Indeed. My short response is that the improvements in COVID-19 test equipment over the past six weeks have been staggering - both molecular (you have the virus) and antibody (you had the virus). I am hopeful that by October 1st Hawaii might have sufficient confidence in their testing and tracking capability to reopen for tourism.4 tests/hour on each analyzer. (a positive comes back quicker) As long as the plane is near empty or they buy a boatload of analyzers it could be fast enough.
Long response. Abbott's molecular test is a isothermal nucleic acid amplification test instead of a RT-PCR test which yields faster though thus far less accurate results. That said, the turn around time for RT-PCR test results has dropped dramatically in the past six weeks. All molecular tests suffer from having 'windows' in which a person might be contagious yet show negative.
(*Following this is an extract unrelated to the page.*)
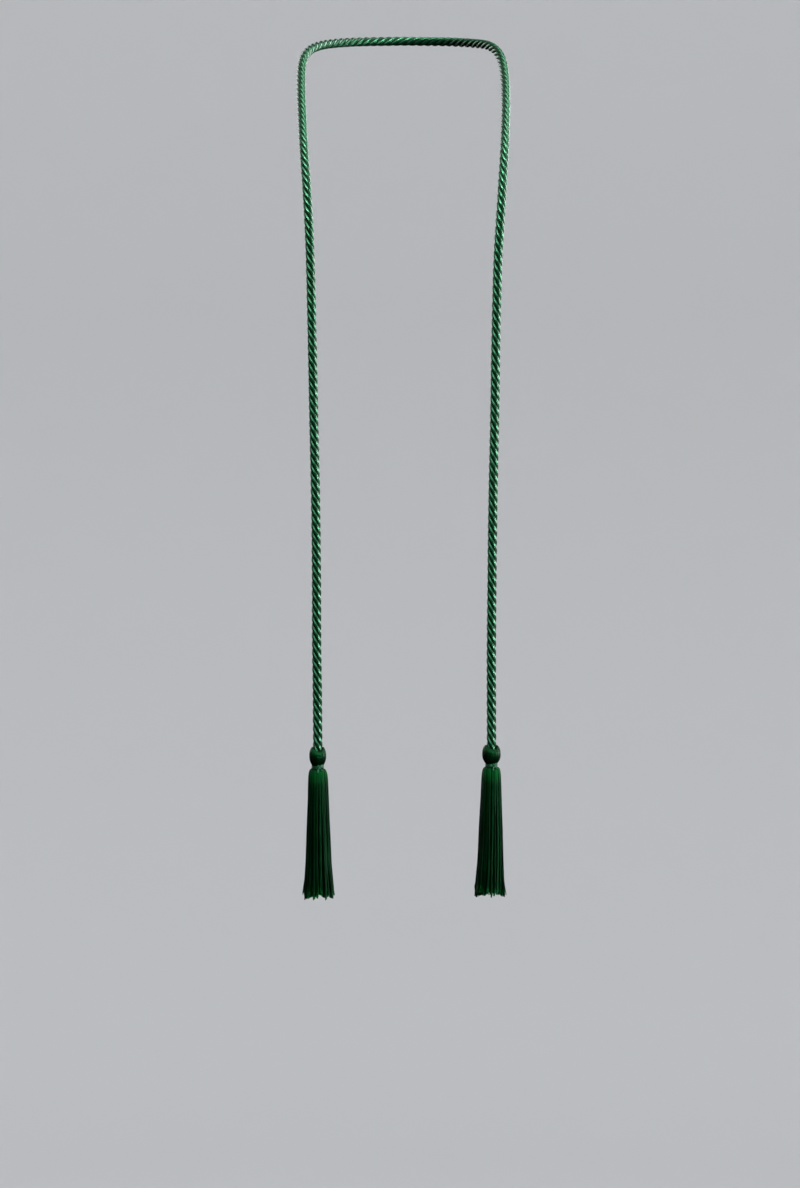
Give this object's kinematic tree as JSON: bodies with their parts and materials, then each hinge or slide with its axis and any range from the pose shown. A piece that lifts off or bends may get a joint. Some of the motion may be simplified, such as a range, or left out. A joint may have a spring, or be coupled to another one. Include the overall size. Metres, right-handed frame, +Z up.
{
  "type": "honor cord",
  "caption": "Twisted cord worn round the neck, hanging down the front with a bound yarn tassel on each end.",
  "frame": {"origin": "where the cord's inner side rests on the back of the neck, on the middle of its length", "axes": "+Z up, -Y to the wearer's front, +X to the viewer's right when the wearer is seen from the front"},
  "size_m": [0.1712, 0.1995, 0.7001],
  "materials": {
    "cord": "glossy twisted rayon, dark green",
    "yarn": "glossy loose rayon yarn, dark green",
    "thread": "glossy wound rayon thread, dark green"
  },
  "bodies": {
    "root": {"cord": "cord", "left_head": "yarn", "left_tie": "thread", "left_skirt": "yarn", "right_head": "yarn", "right_tie": "thread", "right_skirt": "yarn"}
  },
  "joints": []
}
Antibody tests (also known as Titers or Serology tests) currently vary wildly in effectiveness. It takes about 14 days for the body to produce antibodies to SARS-CoV-2 (the COVID-19 coronavirus) - first IgM antibodies and then IgG antibodies which stay around for some long period of time (how long depends on a number of factors). You want an antibody test that uses the Elisa technique and tests for both IgM and IgG. Also ideally, one that expresses the result as a number along a range and and not a simple positive/negative result. And ideally, ideally you want to administer both molecular and antibody tests simultaneously to get the most accurate answer as to whether someone is communicable.
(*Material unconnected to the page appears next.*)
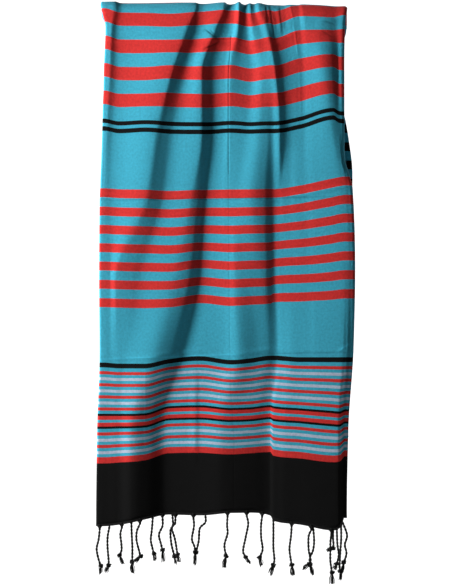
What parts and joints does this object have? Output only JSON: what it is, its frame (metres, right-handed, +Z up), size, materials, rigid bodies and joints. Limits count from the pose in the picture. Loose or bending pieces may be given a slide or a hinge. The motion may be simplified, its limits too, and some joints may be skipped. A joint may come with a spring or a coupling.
{
  "type": "fouta towel",
  "caption": "Striped flat-woven towel with twisted fringe at both ends, sides turned in, hung doubled over an unseen bar.",
  "frame": {"origin": "on the hang line at the top edge of the towel, at mid width and midway between its front and back halves", "axes": "+Z up, +X to the right as seen from the front, +Y from the front half towards the back half"},
  "size_m": [0.5031, 0.0669, 1.1306],
  "materials": {
    "woven_cloth": "flat-woven cotton, teal ground with red, black and pale stripes across",
    "fringe_yarn": "black cotton warp, twisted in two plies and knotted"
  },
  "bodies": {
    "root": {"cloth": "woven_cloth", "fringe_front": "fringe_yarn", "fringe_back": "fringe_yarn"}
  },
  "joints": []
}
We have no idea as of yet how effective COVID-19 antibodies are in protecting a person from the disease, how long such protection if any lasts, or how communicability is affected if at all. Antibodies for other diseases have a wide range of effectiveness - those for measles essentially grant lifetime immunity, those for SARS last a couple of years, and those for the common flu are quite limited in duration. Also and as an aside, most people in the US already carry the antibodies for around four other coronaviruses.
Lastly, I mention October 1st because US airlines have been given billions of dollars to keep flying through September 30th. Airlines have already told their personnel to expect flight reductions of 40-80% after that date. Which might allow Hawaii to open to 'limited' tourism without requiring further intervention.